Researching a Suspense Novel
I’ve never worked for the FBI. Never participated in a multi-agency investigation of a series of child abductions that happened over almost two decades. Never interviewed suspects, been threatened by suspects, or been tackled by a suspect. And I’ve never investigated the unsolved disappearance of my own best friend.
But my FBI profiler – Evelyn Baine, the heroine of my Profiler series books – had to do all of these things for the second book in the series, VANISHED. Since I like to write novels with a strong sense of realism, that means I needed to know how to do all these things, too.
Luckily (as you might be able to tell from my picture), I love research. If there’s a book written by a former Special Agent from the FBI, there’s a good chance that I own it. And not just books by former FBI profilers, either, although I have a lot of those. I also have books from former Hostage Rescue Team agents, former negotiators, former FBI pilots, and terrorism squad leaders. In the process of writing this series, I read up on antisocial personality disorders, I researched forensic anthropology, and I studied a lot of real-life cases where a criminal went dormant for a long time.

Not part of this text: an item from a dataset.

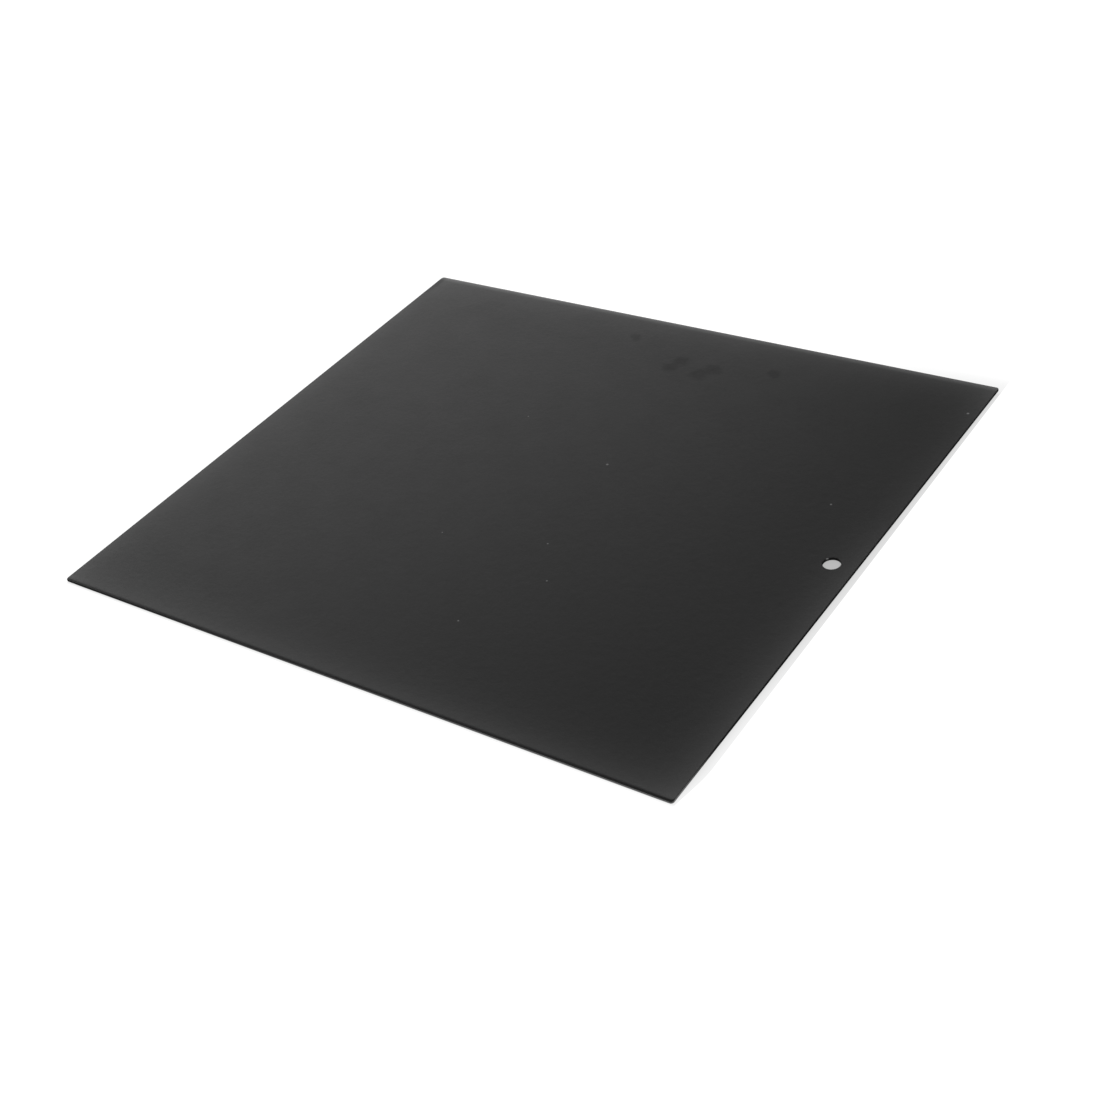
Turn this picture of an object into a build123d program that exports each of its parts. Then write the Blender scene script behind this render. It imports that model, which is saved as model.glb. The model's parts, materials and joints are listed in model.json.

You can find a ton of fascinating information between the covers of books. After a while, you start noticing patterns: things like the common trajectory Special Agents seem to take in their careers (naïve excitement to frustration with bureaucracy to capable, experienced investigator). You also start noticing inconsistencies (for me, one of them was that almost all nonfiction books on the subject say that the FBI’s famous Behavioral Analysis Unit is located at Quantico. But an inconsistency led me to discover that’s actually not where you’d find the BAU – it’s at nearby Aquia).
Ultimately, though, I think the best research comes after you get all the basics – and go as far as the books will take you. Ultimately, I think the best research comes when you start talking to the people who really do the job.
When I wrote HUNTED, the first book in the series, I visited Quantico and talked to former and current FBI Special Agents. Before finishing VANISHED, I visited an FBI field office, spoke with a ton more agents, and got a primer on what Search and Rescue and cadaver dogs can do. I also learned more specific details about CARD teams – the FBI’s Child Abduction Rapid Deployment teams, who go directly to the site of child disappearances.
With all the research behind me, I didn’t have to worry about being distracted from the story by procedural concerns. I already knew it, so I could focus on the writing. I could focus on my heroine, Evelyn, and her personal connection to the case.
Eighteen years before VANISHED starts, Evelyn’s best friend, Cassie Byers, disappeared from her bed one night. In her place, a macabre nursery rhyme was left behind, the calling card of the Nursery Rhyme Killer (a moniker given by the press, since the FBI can’t say if Cassie – or the other two girls abducted by the Nursery Rhyme Killer – are alive or dead). In HUNTED, Evelyn learns she was supposed to disappear alongside Cassie. The fact that she survived has haunted her ever since.
When VANISHED opens, Evelyn learns that the Nursery Rhyme Killer has returned, after eighteen years of silence. Finally, Evelyn gets the chance to find out what happened to Cassie – unless the Nursery Rhyme Killer makes Evelyn the next to disappear.